Object detection は classification に location を加えます。どの object があり、image のどこにあるかを答えます。

まず box workflow を見る

Object detection 章の学習フローチャート

物体検出 output の図

検出 output の IoU error 対応図

重要概念は bounding box、class、confidence、IoU、threshold、false positive、false negative、mAP です。

IoU check を動かす

IoU は predicted box と ground-truth box の重なりを測ります。

truth = (10, 10, 50, 50)
pred = (20, 20, 60, 60)

def area(box):
    x1, y1, x2, y2 = box
    return max(0, x2 - x1) * max(0, y2 - y1)

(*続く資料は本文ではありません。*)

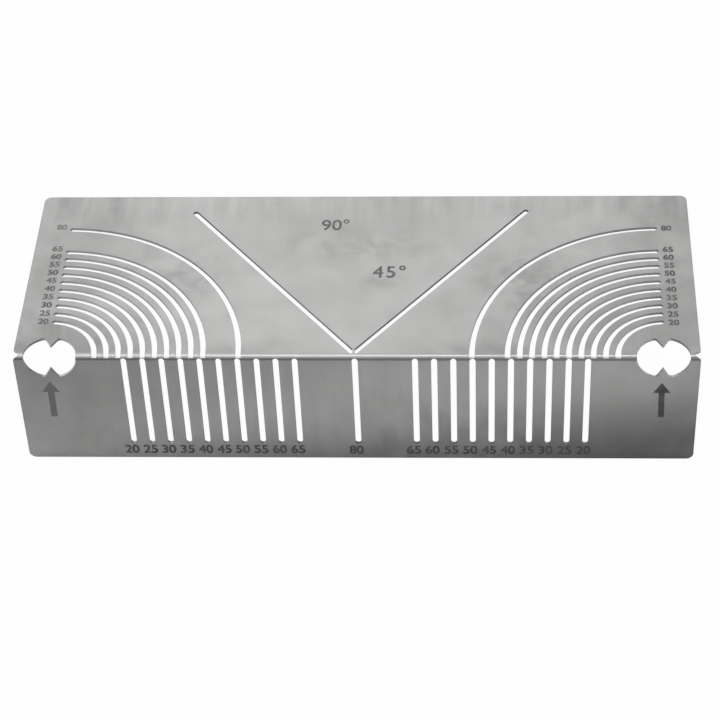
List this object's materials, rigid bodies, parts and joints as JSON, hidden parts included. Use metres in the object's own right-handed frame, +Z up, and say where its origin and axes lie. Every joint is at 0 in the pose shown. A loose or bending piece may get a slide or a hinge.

ix1 = max(truth[0], pred[0])
iy1 = max(truth[1], pred[1])
ix2 = min(truth[2], pred[2])
iy2 = min(truth[3], pred[3])
intersection = area((ix1, iy1, ix2, iy2))
union = area(truth) + area(pred) - intersection

print("iou:", round(intersection / union, 3))

出力：

iou: 0.391

Detection debug は boxes と metrics の表示から始めます。きれいな screenshot 1 枚だけで detection quality を判断しないでください。

この順番で学ぶ

手順	読む内容	実践アウトプット
1	Detection overview	box、class、confidence、IoU、mAP を説明する
2	Classic detectors	two-stage と one-stage の考え方を比較する
3	YOLO	grid prediction、threshold、NMS、speed trade-off を理解する
4	Detection practice	false positives、missed detections、threshold changes を記録する

合格ライン

boxes、confidence、IoU、少なくとも 1 つの false-positive または false-negative case で detection result を説明できれば、この章は合格です。

確認の考え方と解説

合格レベルの答えでは、task を class label、bounding box、mask、OCR text、embedding、video event など正しい視覚出力に対応づけます。
証拠には、rendered visual artifact と、metric または定性的な error note を含めます。
class confusion、missed object、bad mask、lighting shift、domain shift、annotation quality など、失敗モードを1つ説明できればよいです。

残す証拠

このページを終えたら、この evidence card を残します。

入力画像: 正解または期待される対象を含む検出サンプル
予測: バウンディングボックス、ラベル、信頼度スコア、IoU、しきい値設定
指標: precision/recall、mAP、false positives、false negatives
失敗確認: 小さな物体、重なり、NMS、ラベル品質の低さ、または信頼度閾値
期待される成果: 注釈付き画像と、検出メトリクスまたはエラーバケット